Among these five young artists, the jury judged the process of making and researching, the experimentation with techniques and materials, and the final piece of art jewellery itself as best and strongest. And this year, exceptionally, the two prizes went to the same candidate Charlotte Vanhoubroeck, who will be a guest of LAO laboratories, having the opportunity to work on a new collection that will be presented on the occasion of the school’s end-of-year exhibition.
You are welcome to get acquainted with the work of these young talents.
Don’t miss it.

More about all the winning projects by these emerging artists, who stood out among a large group of applicants:
Xinia Guan
The artist’s work, as she states, is ‘rooted in process’.
Concentration and patience transform technical expertise into a meditative practice. Her silver creations speak of a ‘slow time’, which allows her to delve into the geometry of shapes and patterns observed in nature. Rhythm, repetition, unity, and contrasts are the elements on which her goldsmith research is based, with the aim of giving material concreteness to the incessant flow of existence. The metal is sawn by hand, the dust diligently collected and converted into a new piece, metaphorically representing the hours spent at the goldsmith’s bench and declaring a certain sensitivity towards the problem of waste in the profession. Thus, laser welding, preferred to traditional welding, allows her to decide on a more environmentally sustainable technology.
Anne Lahn Hornbæk Hansen
Fascinated by the cloisonné enamel technique during an exchange experience at the Glasgow School Of Art in 2017, Danish artist Anne Lahn Hornbæk Hansen decided to retrace the ancient process to translate into colour her joyful illustrations that celebrate the female body in all its differences and imperfections.
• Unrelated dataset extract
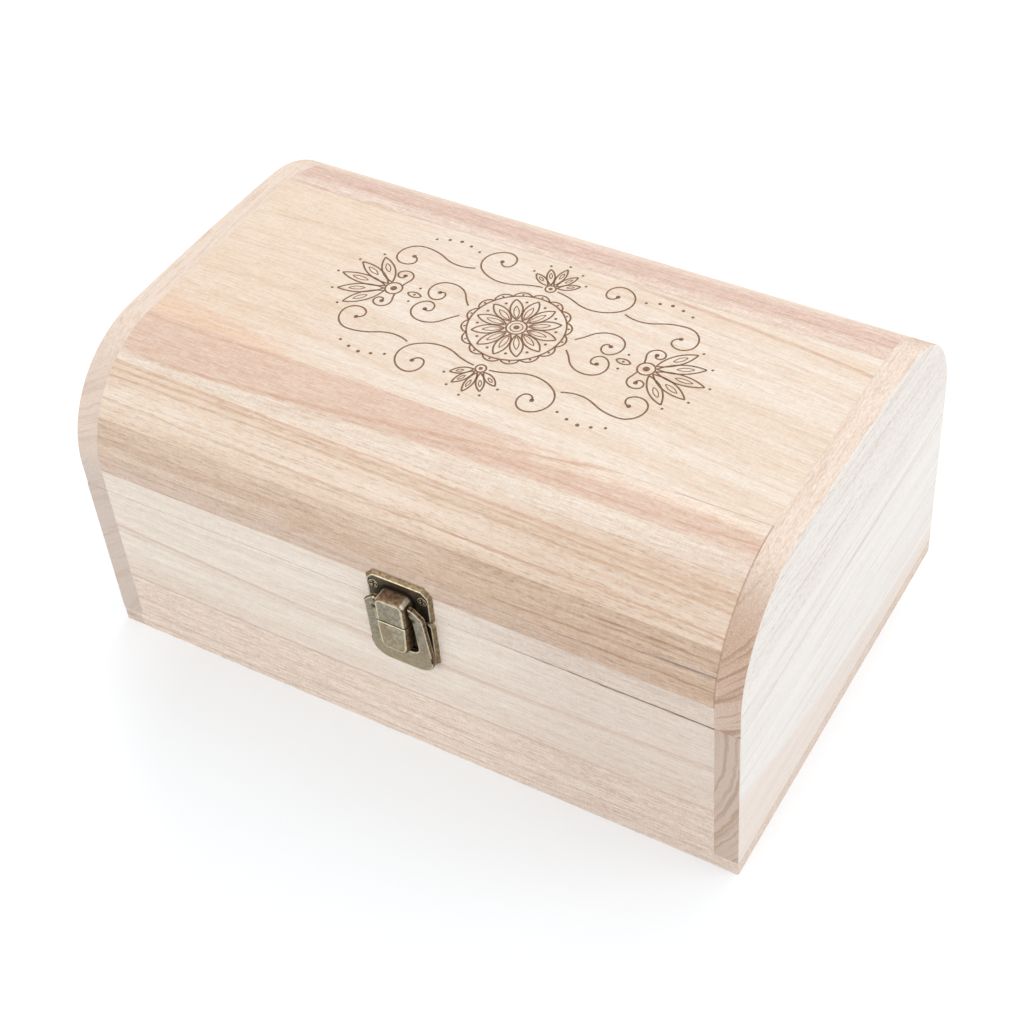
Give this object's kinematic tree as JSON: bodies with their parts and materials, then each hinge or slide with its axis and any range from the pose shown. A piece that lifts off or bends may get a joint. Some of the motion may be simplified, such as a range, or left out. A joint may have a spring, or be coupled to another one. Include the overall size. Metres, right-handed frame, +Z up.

The criticism made in the series FEMME AND FAB is to the falsified world of plasticized and glossy social media filters that offer a single model to which young women end up referring. These naked busts, to be worn as brooches, embody instead the most exuberant and proud spirit of the ‘body positive’ movement, proudly showing themselves hairy, flabby, decadent, and in all their precious and authentic variety.
Pilynn Siriphanich
The innovative material used by Pilynn Siriphanich is called ‘Agricultural Waste Composite’ and is the outcome of Onuma Wichaikul’s doctoral research, Jewellery: The Thread of Self-Sufficiency (2020), focused on the creation of an alternative and sustainable material to be used in jewellery making. That is a compound inspired by the transparency and lightness of the plastic bag but made using natural fibres. It has involved a path punctuated with trial and error for the researcher. This series of failures -the leftovers- have become the main material of the collection, obeying the logic of upcycling, namely the creative recovery of waste. In doing so, the artist created jewels by folding the thin sheets into three-dimensional, light, and voluminous shapes.
Zhipeng Wang
The Chinese artist addresses the question of the identity of jewels, as objects that symbolize specific cultural traditions and as a declaration of belonging to a certain social class. The artist wonders how these values can survive today, in a globalized world where cultural singularities collide and mix. These signet rings are made of tea and coffee and used as allegorical representatives of Eastern and Western cultures, respectively. Just as the typology of the signet – no longer synonymous with luxury and prestige – the ritual of these drinks also has its origins in the tradition of nobility, now absorbed into the ordinariness of everyday life.
Charlotte Vanhoubroeck
The artist, art historian and goldsmith, as part of her PhD at the PXL-MAD School of Arts in Hasselt, wanted to bring to light the character of Louise-Marie d’Orleans through the study of her inventory, which records the existence of more than a hundred jewels belonged to her. The Stilled Sentiments collection allows not only to retrace and reread an important female figure such as the first queen of Belgium, but also to reveal a whole emotional world of memories and secrets hidden behind these jewels, which contain miniature portraits, locks of hair, and engraved messages. Those pieces, reinterpreted and filtered by the sensitivity of the artist, give life to a collection that tells the spirit of a new time.

Opening day: Sunday 13 November 2022 from 15.00 – 17h30 hrs.
Alice Rendon (one of the Italian organizers) and some prize winners will be present.

Galerie opening hours: Friday and Saturday from 11 am – 6 pm and by appointment.